Addis Ababa denies targeting civilians

Ethiopian Prime Minister Abiy Ahmed’s office announced Saturday that government security forces had captured the city of Adigrat and was advancing on Mekele.

The government said it was trying to protect civilians, but also warned there would be “no mercy” for Mekele residents who do not distance themselves from the TPLF leaders.

The armed forces “do not have a mission to bombard its own city and people” said government spokesman Billene Seyoum.

“The safety of Ethiopians in Mekele and Tigray region continues as a priority for the federal government,” she added.

Military plans hunt for TPLF leaders

However, Major General Hassan Ibrahim said Ethiopian forces aim to capture the city “on all fronts.” The military officer warned that some TPLF rebels may “try to hide for a few days.”

“But our armed forces, after seizing the control of Mekele city, will be tasked to hunt down and capture these criminals one by one wherever they may be,” he said.

The military had expected to seize the regional capital “within a few days,” according to a report Saturday from state-affiliated Fana Broadcasting Corporate.

Last Sunday, the Ethiopian government gave the TPLF an ultimatum – which expired on Wednesday – to lay down arms or face an assault on Mekele, a city of 500,000 people. 

Communications in Tigray have been down for weeks, making it hard to verify reports from the ground, but it is believed that hundreds, possibly thousands have already lost their lives in the fighting.

On Friday, the Ethiopian defense officials sent a letter to foreign embassies in Addis Ababa, threatening their defense attaches with expulsion in case they were working with enemies of the state.

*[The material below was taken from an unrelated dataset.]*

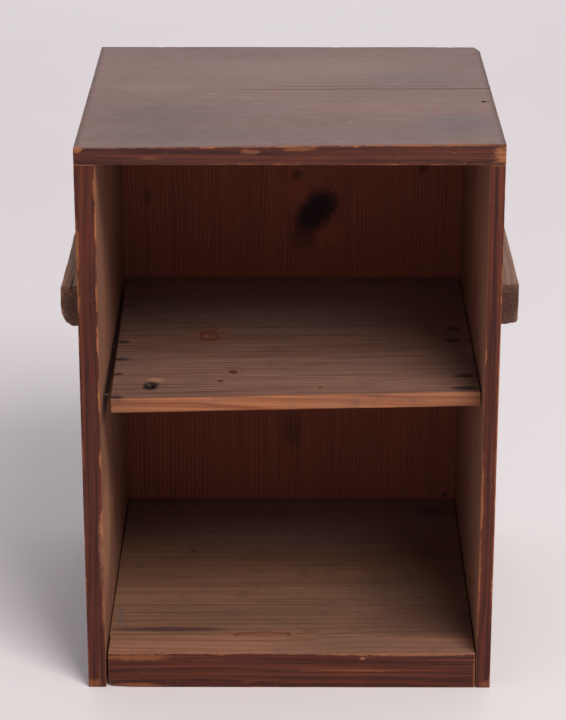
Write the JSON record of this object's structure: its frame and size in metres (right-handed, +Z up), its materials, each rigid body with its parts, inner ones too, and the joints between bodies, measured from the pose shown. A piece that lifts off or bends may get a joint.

“Some military attaches are working with those who endangered the security of the country, identified on blacklists and sought by an attorney of the court,” the letter said.

Widening conflict

The Tigray region has been facing a rebellion for more than three weeks. On November 4, security forces loyal to the TPLF attacked the Northern Command of the Ethiopian National Defense Force (ENDF) in Mekele, killing several people.

While the TPLF claimed the strike was carried out in “self-defense,” Abiy said the TPLF had “crossed a red line” and ordered a military offensive.

The TPLF is popular in the Tigray region and dominated national politics until Abiy took power two years ago.

Since the violence began, some 43,000 refugees have fled to Sudan. The conflict has also spread beyond Tigray, whose forces have fired rockets at the neighboring Amhara region and Eritrea.

On Saturday, TPLF leader Debretsion accused the Eritrean military of crossing its border and raiding refugee camps in Tigray to capture refugees who have fled Eritrea in the past.

UN cut off from helping civilians in Tigray

The African Union (AU) has designated a special envoy to mediate between the government and the TPLF, which is also the region’s ruling political party.

Abiy, who won last year’s Nobel Peace Prize for a peace deal with neighboring Eritrea, has said he wants to remove the TPLF leaders before negotiations. He has also appointed an alternative interim government to run Tigray.

UN head Antonio Guterres has called for establishing humanitarian to help civilians caught up in the fighting last week.

The head of the UN refugee agency UNHCR Filippo Grandi said Saturday that access to the region was still “the main obstacle” and urged the central government to “grant us corridors or whatever they call it to provide assistance.”